Dotée d'un MBA de l'université de Pittsburgh, elle dirige aujourd'hui à l'institut de sondages Gallup le centre d'enquêtes sur l'islam. "L'anti-américanisme des musulmans est généré par trois facteurs, explique-t-elle au JDD. La perception de ne pas être respecté dans sa foi, la colère de voir des conflits, dont l'Amérique est partie prenante, non résolus et, enfin, l'intuition selon laquelle les Etats-Unis abusent de leur puissance pour imposer leurs concepts de la démocratie au reste du monde." Voilà pourquoi, selon Mogahed, le président américain devrait mettre l'accent dans son discours du Caire "sur cette notion centrale de respect".

Jeudi prochain, Obama prendra la parole sur ce campus de l'université du Caire, qui a formé des êtres aussi différents que le Prix Nobel de littérature Naguib Mahfouz, Yasser Arafat ou le lieutenant de Ben Laden, Al Zawahiri. Dalia Mogahed sera aux premières loges: la plupart des médias égyptiens et arabes veulent entendre les commentaires de la "musulmane" de la Maison-Blanche. Barack Obama redira, comme il l'avait martelé devant le Parlement d'Ankara en avril, que l'Amérique "n'est pas en guerre avec l'islam". Il dénoncera "l'arrogance" passée de l'Amérique. Il parlera de la Palestine...

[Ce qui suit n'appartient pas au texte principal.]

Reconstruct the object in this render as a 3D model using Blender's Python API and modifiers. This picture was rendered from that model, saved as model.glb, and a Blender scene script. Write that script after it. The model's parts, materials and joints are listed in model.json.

Il cherchera surtout un langage commun avec ses auditeurs musulmans."Le respect chez Obama est indissociable de la justice, et la justice est considérée comme l'une des valeurs premières de l'islam", affirme Jon Alterman, un ancien de la Commission Baker sur l'Irak devenu directeur des recherches sur le Proche-Orient au CSIS (Centre d'études internationales et stratégiques). Raison pour laquelle Obama insistera au Caire sur le devoir de justice. Les Etats-Unis défendront la justice, non seulement dans les conflits israélo-arabes, mais aussi à l'intérieur des pays musulmans, aux côtés des populations en quête d'égalité politique ou économique. L'Amérique offrant la liberté aux masses musulmanes? Le pari ne manque pas d'audace. "Si le président parvient seulement à désamorcer la haine violente qu'expriment des millions de musulmans à l'égard de l'Amérique pour la transformer en une simple grogne contestataire, ce sera déjà une grande victoire", relativise Alterman.